Observe how thoroughly this spirit is infused into the scriptural representation of the interior working of prayer in the counsels of God, respecting the prophet Daniel. The narrative is intelligible to a child; yet scarcely another passage in the Bible is so remarkable, in its bearing upon the difficulties which our minds often generate out of the mystery of prayer. Almost the very mechanism of the plan of God, by which this invisible power enters into the execution of His decrees, is here laid open.

‘While I was speaking,’ the prophet says, ‘Gabriel, being caused to fly swiftly, touched me, and said, “O Daniel, at the beginning of thy supplication, the commandment came forth, and I am come to show thee; for thou art greatly beloved.”’ What greater vividness could be given to the reality of prayer, even to its occult operation upon the Divine decrees? No sooner do the words of supplication pass out from the lips, than the command is given to one of the presence-angels, ‘Go thou;’ and he flies swiftly to the prostrate suppliant, and touches him bodily, and talks with him audibly, and assures him that his desire is given to him. ‘I am come to thee, O man greatly beloved; I am commissioned to instruct and to strengthen thee. I was delayed in my journey to thee, else I had come more speedily to thy relief; for one and twenty days the prince of Persia withstood me; but Michael came to help me; the archangel is leagued with me to execute the response to thy cry. I must return to fight that prince of Persia who would have restrained me from thee; unto thee am I sent. From the first day that thou didst set thy heart to chasten thyself before thy God, thy words were heard; and I am come because of thy words. Again I say, O man greatly beloved! fear not; peace be unto thee; be strong, yea, be strong.’ Could any diagram of the working of prayer amidst the purposes of God, give to it a more vivid reality in our conceptions, than it receives from this little passage of dramatic narrative, which you will find, in substance, in the ninth and tenth chapters of the prophecy of Daniel?

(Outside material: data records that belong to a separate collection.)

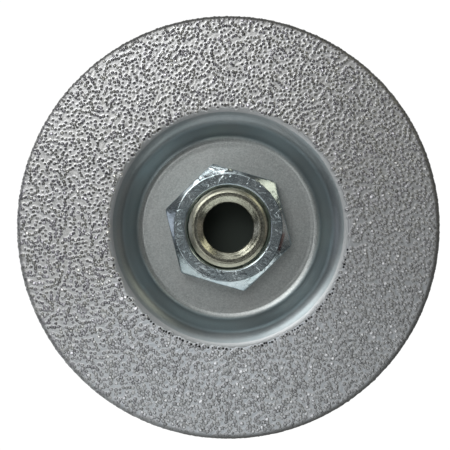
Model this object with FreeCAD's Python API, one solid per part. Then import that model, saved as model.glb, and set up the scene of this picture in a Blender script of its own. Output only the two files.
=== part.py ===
import FreeCAD, Part
import math
import os

# Diamond grinding wheel: a pressed steel disc with a brazed diamond face, clamped by a hex
# nut onto a flanged, internally threaded hub. Millimetres.
# Frame: origin at the centre of the hub's rear seating face, +Z along the spin axis towards
# the abrasive face. The wheel is a body of revolution apart from the hexagon of the nut.

# ---------------------------------------------------------------- driving dimensions
disc_d = 115.0              # outer diameter over the abrasive (4-1/2 in wheel)
grit_t = 0.70               # thickness of the brazed diamond layer, face and rim
grit_in_r = 32.3            # inner radius of the abrasive band
plate_t = 2.2               # thickness of the pressed steel core
bore_d = 22.23              # arbor bore of the core (7/8 in)
rim_r = 1.0                 # rounding of the core's front rim edge

recess_h = 7.8              # depth of the pressed recess, face to floor
recess_ang = 58.5           # slope of the recess wall from the plane of the disc
floor_flat_r = 23.1         # radius where the flat floor ends
foot_r = 3.10               # concave radius at the foot of the recess wall
shoulder_r = 6.40           # convex radius between the recess wall and the face

flange_d = 39.0             # rear flange of the hub
flange_t = 5.0
pilot_d = 22.10             # plain pilot that centres the core
pilot_h = 1.35
relief_r = 9.95             # thread run-out groove between the pilot and the male thread
relief_top = 7.7            # level where the male thread starts
male_d = 22.0               # M22 x 1.5 right-hand thread, major diameter
pitch = 1.5
pitch_r = 10.513            # pitch-line radius of the thread
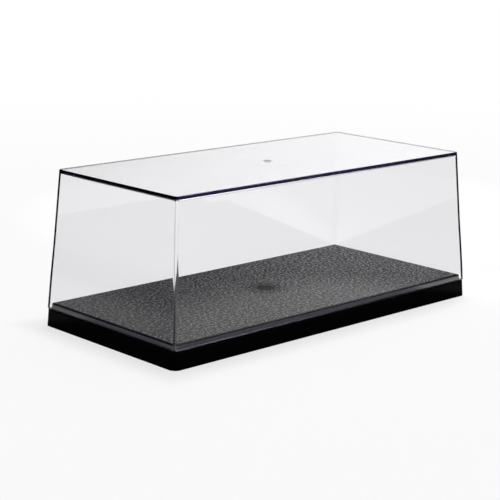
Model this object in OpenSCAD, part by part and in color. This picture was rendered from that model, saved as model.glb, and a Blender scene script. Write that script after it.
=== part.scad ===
// Tabletop display case: a black tray base and a clear cover that lifts straight off.
// Millimetres. The origin is the middle of the foot, +X runs along the case, +Z is up.

/* [Base] */
// Length of the base over its foot
base_l = 325.6; // [260:0.2:400]
// Width of the base over its foot
base_w = 155; // [110:0.2:240]
// Height of the ledge that carries the cover
ledge_h = 14; // [11:0.5:20]
// Thickness of the base's walls and top
base_wall = 2.2; // [1.6:0.1:3]
// Lean of the skirt in degrees
skirt_draft = 4.2; // [1:0.1:6]
// Plan radius of the skirt's corners at the foot
skirt_corner_r = 6; // [4.5:0.5:10]
// Radius of the shoulder round the top of the skirt
shoulder_r = 1.4; // [0.6:0.1:2]

/* [Display floor] */
// Rise of the display floor above the ledge
floor_rise = 4.1; // [3:0.1:6]
// Lean of the display floor's sides in degrees
floor_draft = 3.7; // [1:0.1:6]
// Plan radius of the display floor's corners
floor_corner_r = 1.4; // [1.2:0.1:4]
// Radius along the display floor's top edge
floor_edge_r = 0.7; // [0.3:0.1:1]
// Diameter of the gate well in the middle of the display floor
well_d = 15.4; // [8:0.2:24]
// Depth of the gate well
well_depth = 0.5; // [0.2:0.1:1]

/* [Ribs] */
// Thickness of the ribs under the base
rib_t = 1.8; // [1.2:0.1:3]
// Number of ribs across the base
cross_ribs = 3; // [1:1:5]
// Height of the ribs' lower edges above the table
rib_lift = 0.8; // [0.4:0.1:2]

/* [Cover] */
// Height of the cover
cover_h = 109; // [70:0.5:160]
// Thickness of the cover's side walls
cover_wall = 2.3; // [1.8:0.1:3]
// Thickness of the cover's top
cover_top = 2.4; // [1.8:0.1:4]
// Lean of the cover's walls in degrees
cover_draft = 3.7; // [1:0.1:5]
// Plan radius of the cover's outer corners
cover_corner_r = 1.5; // [1:0.1:3]
// Plan radius of the cover's inner corners
cover_inner_r = 0.8; // [0.4:0.1:2]
// Radius round the outside of the cover's top
cover_edge_r = 0.8; // [0.3:0.1:1]
// Diameter of the gate pip under the cover's top
pip_d = 6.6; // [3:0.2:10]
// Height of the gate pip
pip_h = 1.5; // [0.5:0.1:3]

/* [Fits] */
// Step in from the top of the skirt to the cover's rim
rim_step = 0.5; // [0.2:0.1:1]
// Gap between the cover's rim and the side of the display floor
floor_gap = 0.95; // [0.3:0.05:2]

/* [Hidden] */
// Depth that a cutting shape reaches past the face it cuts
cut = 1;
// Facets of a full turn on the cover's hulled corners
hull_fn = 32;
// Straight band at the foot of each hulled corner
land = 0.4;
// How far the skirt leans in between its foot and its shoulder
skirt_lean = (ledge_h - shoulder_r) * tan(skirt_draft);
// Cover's outer size at its rim
rim_l = base_l - 2 * (skirt_lean + rim_step);
rim_w = base_w - 2 * (skirt_lean + rim_step);
// Display floor's size at the ledge, inside the cover's rim
floor_l = rim_l - 2 * (cover_wall + floor_gap);
floor_w = rim_w - 2 * (cover_wall + floor_gap);
floor_top = ledge_h + floor_rise;
// How far the sides of the display floor lean in
floor_lean = floor_rise * tan(floor_draft);
// Size of the hollow inside the display floor, a wall in from its top edge
pocket_l = floor_l - 2 * (floor_lean + base_wall);
pocket_w = floor_w - 2 * (floor_lean + base_wall);
pocket_top = floor_top - well_depth - base_wall;
// Spacing of the cross ribs
rib_pitch = base_l / (cross_ribs + 1);
// Edge radius that a block's corner can carry
function edge_limit(r, h, draft, edge_r) = min(edge_r, (r - h * tan(draft)) * cos(draft) - 0.05);

base();
cover();

// Side view of a leaning, rounded edge: x is measured out from the corner's centre
module edge_profile(r, h, draft, edge_r) {
    centre_z = h - edge_r;
    centre_x = r - centre_z * tan(draft) - edge_r / cos(draft);
    tangent = [centre_x + edge_r * cos(draft), centre_z + edge_r * sin(draft)];
    polygon([[0, 0], [r, 0], tangent, [centre_x, h], [0, h]]);
    if (edge_r > 0) {
        intersection() {
            translate([centre_x, centre_z]) circle(edge_r, $fn = 48);
            square([r, h]);
        }
    }
}

// Block with leaning sides and round plan corners, l by w at its foot
module leaning_block(l, w, h, r, draft, edge_r) {
    centre_x = l / 2 - r;
    centre_y = w / 2 - r;
    rounding = edge_limit(r, h, draft, edge_r);
    for (turn = [0:3]) {
        swap = turn % 2;
        reach = swap == 0 ? centre_x : centre_y;
        side = swap == 0 ? centre_y : centre_x;
        rotate(turn * 90) {
            translate([reach, side, 0])
                rotate_extrude(angle = 90, $fn = 96) edge_profile(r, h, draft, rounding);
            translate([reach, side, 0]) rotate([90, 0, 0])
                linear_extrude(2 * side) edge_profile(r, h, draft, rounding);
        }
    }
    translate([-centre_x, -centre_y, 0]) cube([2 * centre_x, 2 * centre_y, h]);
}

// Post with a round plan and a rounded top, for the corners of the cover's hulls
module corner_post(r, edge_r) {
    rotate_extrude($fn = hull_fn) {
        intersection() {
            translate([r - edge_r, 0]) circle(edge_r, $fn = hull_fn);
            translate([0, -edge_r]) square([r, 2 * edge_r]);
        }
    }
}

// Box with leaning walls, l by w at height 0, its top at height h
module leaning_box(l, w, h, draft, corner_r, edge_r, foot) {
    lean_foot = foot * tan(draft);
    lean_top = (h - edge_r) * tan(draft);
    hull() {
        for (sx = [-1, 1], sy = [-1, 1]) {
            translate([sx * (l / 2 - lean_foot - corner_r), sy * (w / 2 - lean_foot - corner_r), foot])
                cylinder(r = corner_r, h = land, $fn = hull_fn);
            translate([sx * (l / 2 - lean_top - corner_r), sy * (w / 2 - lean_top - corner_r), h - edge_r])
                corner_post(corner_r, edge_r);
        }
    }
}

// Hollow under the base, left open at the foot
module base_hollow() {
    hollow_h = ledge_h - base_wall;
    translate([0, 0, -cut]) {
        leaning_block(base_l - 2 * base_wall + 2 * cut * tan(skirt_draft),
            base_w - 2 * base_wall + 2 * cut * tan(skirt_draft),
            hollow_h + cut, skirt_corner_r - base_wall + cut * tan(skirt_draft), skirt_draft, 0);
    }
    translate([-pocket_l / 2, -pocket_w / 2, hollow_h - cut])
        cube([pocket_l, pocket_w, pocket_top - hollow_h + cut]);
}

// Ribs that stiffen the base's top from below
module ribs() {
    rib_h = floor_top - rib_lift;
    translate([-base_l / 2, -rib_t / 2, rib_lift]) cube([base_l, rib_t, rib_h]);
    for (i = [1:cross_ribs]) {
        translate([i * rib_pitch - base_l / 2 - rib_t / 2, -base_w / 2, rib_lift])
            cube([rib_t, base_w, rib_h]);
    }
}

module base() {
    color([0.03, 0.03, 0.035]) {
        difference() {
            union() {
                leaning_block(base_l, base_w, ledge_h, skirt_corner_r, skirt_draft, shoulder_r);
                translate([0, 0, ledge_h - cut]) {
                    leaning_block(floor_l + 2 * cut * tan(floor_draft), floor_w + 2 * cut * tan(floor_draft),
                        floor_rise + cut, floor_corner_r + cut * tan(floor_draft), floor_draft, floor_edge_r);
                }
            }
            difference() {
                base_hollow();
                ribs();
            }
            translate([0, 0, floor_top - well_depth]) cylinder(d = well_d, h = well_depth + cut, $fn = 96);
        }
    }
}

module cover() {
    inner_l = rim_l - 2 * cover_wall;
    inner_w = rim_w - 2 * cover_wall;
    inner_h = cover_h - cover_top;
    color([0.86, 0.87, 0.9, 0.3]) {
        translate([0, 0, ledge_h]) {
            difference() {
                leaning_box(rim_l, rim_w, cover_h, cover_draft, cover_corner_r, cover_edge_r, 0);
                leaning_box(inner_l, inner_w, inner_h, cover_draft, cover_inner_r,
                    min(cover_inner_r, cover_edge_r), -cut);
            }
            translate([0, 0, inner_h - pip_h])
                cylinder(d1 = 0.75 * pip_d, d2 = pip_d, h = pip_h + cover_top / 2, $fn = 48);
        }
    }
}
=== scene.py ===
"""Clear display case on a black base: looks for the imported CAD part."""
from math import cos, pi, radians, sin, tan

import bmesh
import bpy
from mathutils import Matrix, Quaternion, Vector

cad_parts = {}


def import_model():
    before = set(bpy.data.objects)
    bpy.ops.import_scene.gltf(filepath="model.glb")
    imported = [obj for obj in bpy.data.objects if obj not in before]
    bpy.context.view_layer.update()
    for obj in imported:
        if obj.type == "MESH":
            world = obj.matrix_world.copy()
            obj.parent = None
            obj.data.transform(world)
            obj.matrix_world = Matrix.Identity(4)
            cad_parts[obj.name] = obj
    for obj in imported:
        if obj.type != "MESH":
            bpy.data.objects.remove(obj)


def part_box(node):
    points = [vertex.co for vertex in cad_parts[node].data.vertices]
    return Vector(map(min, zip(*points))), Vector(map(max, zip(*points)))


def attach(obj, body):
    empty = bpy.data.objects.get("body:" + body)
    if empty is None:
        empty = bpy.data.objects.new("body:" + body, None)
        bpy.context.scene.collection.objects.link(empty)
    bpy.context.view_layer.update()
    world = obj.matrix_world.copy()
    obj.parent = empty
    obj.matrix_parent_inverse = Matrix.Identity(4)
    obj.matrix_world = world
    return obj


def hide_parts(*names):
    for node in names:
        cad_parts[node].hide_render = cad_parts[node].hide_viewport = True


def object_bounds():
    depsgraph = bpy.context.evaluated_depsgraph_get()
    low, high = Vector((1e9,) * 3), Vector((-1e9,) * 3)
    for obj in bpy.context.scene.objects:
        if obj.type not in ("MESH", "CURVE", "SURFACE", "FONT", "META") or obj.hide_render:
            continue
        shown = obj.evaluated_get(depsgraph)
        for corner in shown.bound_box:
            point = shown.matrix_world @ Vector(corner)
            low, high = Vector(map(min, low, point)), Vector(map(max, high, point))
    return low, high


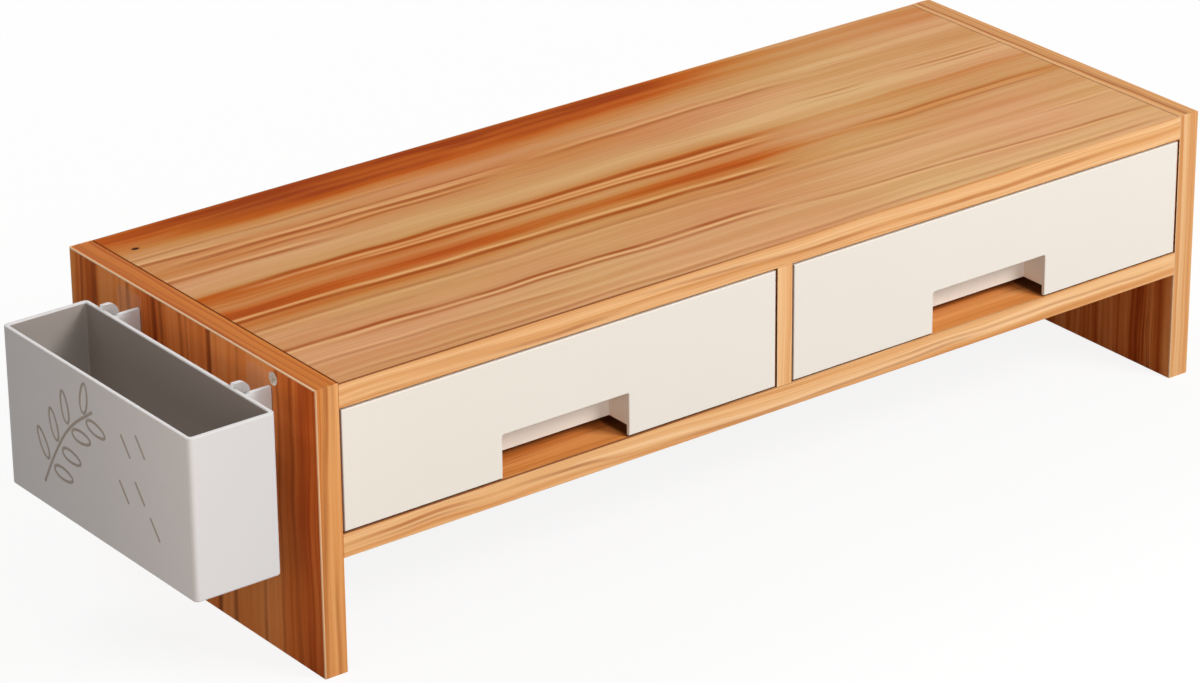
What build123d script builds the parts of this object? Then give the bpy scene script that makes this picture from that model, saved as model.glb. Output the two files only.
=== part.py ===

I have sometimes tried to conceive a panorama of the history of one prayer. I have endeavored to follow it from its inception in a human mind, through its utterance by human lips; and in its flight up to the ear of Him who is its Hearer because He has been also its Inspirer; and on its journey around to the unnumbered points in the organism of His decrees which this feeble human voice reaches, and from which it entices a responsive vibration, because this also is a decree of as venerable antiquity as theirs; and in its return from those altitudes, with its golden train of blessings to which eternal counsels have paid tribute, at His bidding. I have endeavored to form some conception thus, of the methods by which this omnipotence of poor human speech gains its end, without a shock to the system of the universe, with not so much as a whit of change to the course of a leaf falling in the air. But how futile is the strain upon these puny faculties! How shadowy are the thoughts we get from any such attempt to master prayer! Do we not fall back with glad relief upon the magnitude of this fact of prayer, ‘beyond the stars heard,’ and answered through these ministries of angels?

Human art has not yet succeeded in extending the electric telegraph around one globe. The combined science and skill and wealth of the nations have failed thus to connect the two continents. But yonder is a child, whose lisping tongue is every day doing more than that. In God’s administration of things, that child’s morning prayer is a mightier reality than that. It sets in motion agencies more secret, and more impalpable, and yet conscious agencies, whose chief vocation, so far as we know it, is to minister at that child’s bidding. ‘Verily I say unto you, that in heaven their angels do always behold the face of my Father who is in heaven.’ Could we appreciate prayer, think you, as such a reality, such a power, so genuine, so vital a thing in the working of the Divine plan, so free from trammel in its mystery, so much resembling the power of God because of its mystery, and yet could we find it to be in our own experience an insipid duty?